Star is 10 times larger than it was in 2000, having grown from fewer than 2,000 people to almost 20,000, according to Compass. Compass data shows Star is Ada County’s smallest city but has been its fastest-growing in the past four years. It was Idaho’s second-fastest-growing city from 2020 to 2023, the Statesman last reported from Census data.
5. Not another Eagle Road
ITD’s Miraglio emphasized that the elevated, limited-access freeway will not be “like Eagle Road, where you have businesses and everything that are getting access.”
Also running north-south, Eagle Road, or Idaho 55, has become increasingly congested and built out. Over 60,000 vehicles travel the road between I-84 and State Street daily, twice as many as in 2000, the Statesman reported last year.
Instead, Miraglio said, Idaho 16 would function more like a north-south I-84.
6. More improvements … and another highway?
There’s still a question of if ITD might expand the 13-mile segment of Idaho 16 that continues north to Emmett.

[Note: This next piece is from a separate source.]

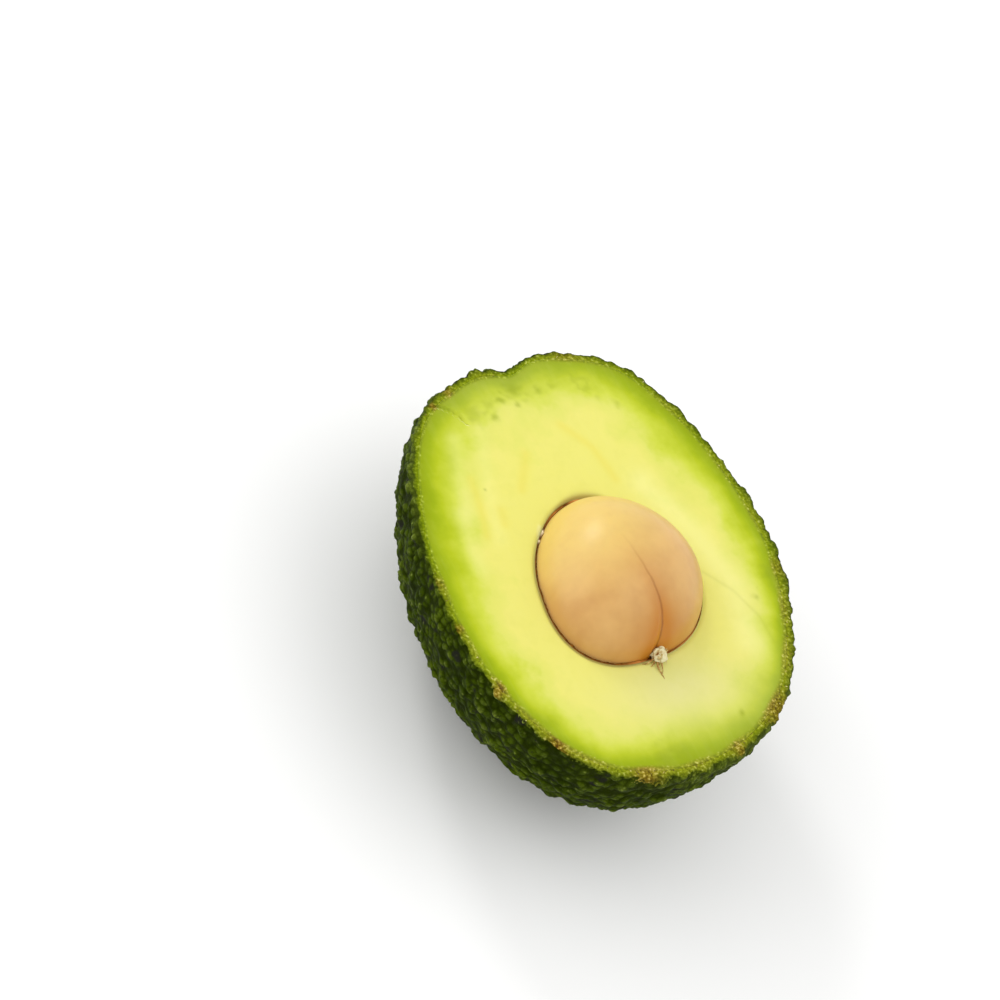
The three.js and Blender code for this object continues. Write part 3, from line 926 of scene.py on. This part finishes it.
def add_flesh():
    """The pulp: up its outside from the bottom, across the cut face and down into the hollow."""
    angles = once_round(FLESH_ROUND)
    outer_edge = fruit(heading(angles), -rind_width(angles) - FLESH_GAP)
    clear = outline(HOLLOW, angles)
    brim = -np.arcsin((CUT_HEIGHT - SEED_MIDDLE[2]) / (SEED_HIGH + clear))
    inner_edge = seed(heading(angles, brim), clear)

    rows = [
        fruit(heading(angles, dip), -rind_width(angles, dip) - FLESH_GAP)
        for dip in np.linspace(math.pi / 2, 0, FLESH_WALL)[1:-1]
    ]
    walls = len(rows)
    # The rings on the face are closer at both of its edges.
    shares = smoothstep(np.linspace(0, 1, FLESH_FACE), -0.6, 1.6)
    shares = (shares - shares[0]) / (shares[-1] - shares[0])
    rows += [outer_edge + (inner_edge - outer_edge) * share for share in shares]
    dips = np.linspace(brim, math.pi / 2, FLESH_WELL)[1:-1]
    rows += [seed(heading(angles, dip), clear) for dip in dips]
    bottom = fruit(DOWN, -RIND - FLESH_GAP)[0]
    well = seed(DOWN, clear.mean())[0]
    points, quads = loft(rows, bottom, well)

    # Only the inner rings of the face have relief. What lies under the rind counts as the rim,
    # and the well as out of its reach.
    face = slice((walls + 1) * FLESH_ROUND, (walls + FLESH_FACE - 1) * FLESH_ROUND)
    on_face = slice(walls * FLESH_ROUND, (walls + FLESH_FACE) * FLESH_ROUND)
    from_rim, to_hollow = np.zeros(len(points)), np.full(len(points), OUT_OF_REACH)
    from_rim[on_face] = from_loop(points[on_face], outer_edge)
    from_rim[on_face.stop:-2] = OUT_OF_REACH
    from_rim[-1] = OUT_OF_REACH
    to_hollow[on_face] = from_loop(points[on_face], inner_edge)
    turn = bearing(points)
    nick, crease = from_line(points, KNIFE_NICK), from_line(points, FINE_CREASE)

    # The knife leaves the face uneven, worn at the hollow, nicked, creased, and torn at the rim.
    torn = share_at(TORN_EDGE, turn)
    relief = 0.08 * lumps(points, 9) - 0.3 * fade(to_hollow, 0.5)
    relief += 0.12 * fade(nick - 0.45, 0.25) - 0.35 * fade(nick, 0.22)
    relief -= 0.04 * fade(crease, 0.4)
    relief += 0.16 * torn * fade(from_rim, 0.9) * lumps(points, 0.6, 3)
    points[face, 2] += relief[face]

    # Round the hollow the flesh is darker, partly a stain from the coat and partly painted shadow at
    # the hollow's edge, more where the gap is wider.
    round_seed = bearing(points - SEED_MIDDLE)
    wide_stain = share_at([WIDE_STAIN_AND_SHADOW], round_seed)
    vein = 0.13 * fade(crease, 0.4)
    uneven = 1 + 0.7 * lumps(points, 1.1, 7)
    for x, y, size, strength in VEIN_DOTS:
        away = np.hypot(points[:, 0] - x, points[:, 1] - y) * uneven
        vein += strength * fade(away, size)
    x, y, size = VEIN_RING
    from_ring = np.hypot(points[:, 0] - x, points[:, 1] - y) * uneven - size
    vein += 0.25 * fade(from_ring, 0.6)
    golden = np.max([fade(from_line(points, line), 1) for line in GOLDEN_STREAKS], axis=0)
    pale = np.zeros(len(points))
    for streak, width, strength in PALE_STREAKS:
        pale += strength * fade(from_line(points, streak), width)
    cream = np.zeros(len(points))
    for x, y, wide, high, strength in CREAM:
        away = np.hypot((points[:, 0] - x) / wide, (points[:, 1] - y) / high)
        cream += strength * fade(away, 1)
    return piece(
        "flesh_cut", points, quads, buttery_flesh(),
        band=from_rim / outline(GREEN_BAND, turn),
        under_rind=fade(from_rim, 0.5 + 0.6 * torn),
        torn=torn,
        toasted=share_at(TOASTED_EDGE, turn),
        vein=np.clip(vein, 0, 1),
        pale=np.clip(pale, 0, 1),
        golden=golden,
        cream=cream,
        stain=np.clip(1.8 * outline(HOLLOW, round_seed) - 0.3 + wide_stain / 2, 0.1, 0.85)
        * fade(to_hollow, 0.3 + wide_stain),
        nick=np.clip(0.5 - nick / 2, 0, 1),
        by_nick=1 - smoothstep(np.abs(nick), 0.3, 1),
    )


# ---- The seed and what lies round it ----

def seam_line(y):
    """Where the seam lies across the seed, at each place along it."""
    across, along = np.transpose(SEAM)
    return np.polyval(np.polyfit(along, across, 4), np.clip(y, along[0] - 2, along[-1]))


def add_seed():
    directions, quads = ball_grid(SEED_GRID)
    smooth = seed(directions, 0)
    aside = smooth[:, 0] - seam_line(smooth[:, 1])
    along = 1 - smoothstep(smooth[:, 1], *SEAM_FADES)
    above = smoothstep(smooth[:, 2], SEED_MIDDLE[2], CUT_HEIGHT)
    width = np.where(aside < 0, *SEAM_WIDTH)
    dip = SEAM_DEPTH * along**2.5 * above * fade(aside, width)
    points = seed(directions, 0.08 * lumps(smooth, 7) - dip)
    from_tip = np.linalg.norm(points - BUTTON_MIDDLE, axis=1)
    glow = 0.75 * along**2 * above * fade(aside + 0.3, 2.6)
    return piece(
        "seed_smooth", points, quads, peeled_seed(),
        aside=aside,
        seam=along * above,
        tip=np.clip(0.8 * fade(from_tip, TIP_GLOW) + glow, 0, 1),
        # Yellower towards the light: partly its own colour, partly painted light.
        crown=smoothstep(directions @ CROWN_AND_LIGHT_FACES, 0.2, 1),
    )


def add_coat():
    """The hollow's lining, ragged along its top, with small flaps that stand up."""
    angles = once_round(COAT_ROUND)
    clear = outline(HOLLOW, angles)
    ring = seed(heading(angles), clear)
    brim = CUT_HEIGHT + COAT_BRIM + 0.2 * lumps(ring, 1.6, 5) + 0.15 * lumps(ring, 0.5, 9)
    marks = {}
    for label, flaps in COAT_FLAPS.items():
        lifts = [share_at([(middle, spread, 1)], angles) for middle, spread, _ in flaps]
        marks[label] = np.max(lifts, axis=0)
        for lift, flap in zip(lifts, flaps):
            brim += flap[2] * lift

    rows, edges = [], []
    steps = 1 - (1 - np.linspace(0, 1, COAT_ROWS)[1:]) ** 2
    for share_out, shares in ((COAT_OUTSIDE, steps), (COAT_INSIDE, steps[::-1])):
        rise = clear * share_out
        top = -np.arcsin((brim - SEED_MIDDLE[2]) / (SEED_HIGH + rise))
        for share in shares:
            rows.append(seed(heading(angles, math.pi / 2 + (top - math.pi / 2) * share), rise))
            edges.append(np.exp(-(brim - rows[-1][:, 2]) / 0.4))
    poles = [seed(DOWN, clear.mean() * share)[0] for share in (COAT_OUTSIDE, COAT_INSIDE)]
    points, quads = loft(rows, *poles)
    edge = np.concatenate([*edges, [0, 0]])
    pale, orange = (np.concatenate([np.tile(marks[k], len(rows)), [0, 0]]) * edge for k in marks)
    return piece("seed_coat_torn", points, quads, papery_coat(), edge=edge, pale=pale, orange=orange)


def add_button():
    directions, quads = ball_grid(BUTTON_GRID)
    crumple = 0.5 * lumps(directions, 0.7, 2) - 0.7 * np.abs(lumps(directions, 0.45, 4))
    swell = (1 + 0.6 * crumple)[:, None]
    points = directions * (BUTTON_WIDE, BUTTON_WIDE, BUTTON_HIGH) * swell + BUTTON_MIDDLE
    # Its creases are tan: partly its own colour, partly painted shade.
    fold = 0.65 + 1.1 * crumple
    return piece("seed_button_crumpled", points, quads, dried_stub(), fold=fold)


def add_button_chips(tree, button):
    """Loose papery scraps that cling to the stub's upper part."""
    base = placed("seed_button_scraps", button.data.copy())
    height = np.array([v.co.z for v in base.data.vertices]) / MM - CUT_HEIGHT
    torn = base.data.attributes.new("torn", "FLOAT", "POINT")
    torn.data.foreach_set("value", smoothstep(height, 0, 0.6).astype(np.float32))
    return grown(base, tree, {**BUTTON_CHIPS, "Material": papery_scrap()})


def add_strands():
    """Frayed fibres, each a thin tapered cord on a smooth curve."""
    parts, quads, used = [], [], 0
    for places, thick in STRANDS:
        spine = np.array(places, float) + (0, 0, CUT_HEIGHT)
        steps = np.linspace(0, len(spine) - 1, STRAND_STEPS)
        path = np.stack([np.interp(steps, np.arange(len(spine)), spine[:, k]) for k in range(3)], -1)
        path[1:-1] = (path[:-2] + 2 * path[1:-1] + path[2:]) / 4
        forward = np.gradient(path, axis=0)
        forward /= np.linalg.norm(forward, axis=1, keepdims=True)
        aside = np.cross(forward, (0, 0, 1))
        aside /= np.linalg.norm(aside, axis=1, keepdims=True)
        over = np.cross(forward, aside)
        around = once_round(STRAND_ROUND)
        radius = thick * np.linspace(1, 0.25, len(path)) * (1 + 0.35 * lumps(path, 0.5, 6))
        rows = [
            middle + thickness * (np.outer(np.sin(around), across) + np.outer(np.cos(around), up))
            for middle, thickness, across, up in zip(path, radius, aside, over)
        ]
        points, faces = loft(rows, path[0], path[-1])
        parts.append(points)
        quads.append(faces + used)
        used += len(points)
    strands = np.concatenate(parts), np.concatenate(quads)
    return piece("seed_button_strands", *strands, frayed_fibre())


def main():
    right, up, back = add_camera()
    add_studio(right, up, back)
    chips = scatter_tree()
    button = add_button()
    made = [
        (add_skin(), "skin"),
        (add_shreds(chips), "skin"),
        (add_flesh(), "flesh"),
        (add_coat(), "seed_coat"),
        (add_seed(), "seed"),
        (button, "seed_button"),
        (add_button_chips(chips, button), "seed_button"),
        (add_strands(), "seed_button"),
    ]
    for part, solid in made:
        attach(part, "root")
        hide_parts(solid)


main()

For now, it’s a two-lane country road.
According to ITD’s website, the department is “completing an environmental reevaluation” of that section. The reevaluation, started in 2023, includes gathering updated traffic numbers and developing “a range of potential improvements.”
Miraglio said design for the freeway north to Beacon Light Road will start this year and take about 16 months. Construction funds for that section are planned for 2028 and expected to take “a couple years to complete,” Miraglio said.
Chadwick is already starting to look beyond Idaho 16. As north Ada County and Gem County grow, he thinks “it will become necessary for ITD leadership to work with the communities of Star and Middleton to plan for a new northern highway that will connect Interstate 84, northwest of Middleton, to Highway 16 northeast of Star.”
This highway would run east-west, and though it has no official title, Chadwick says he likes to call it “the Mid-Star Northern Highway.”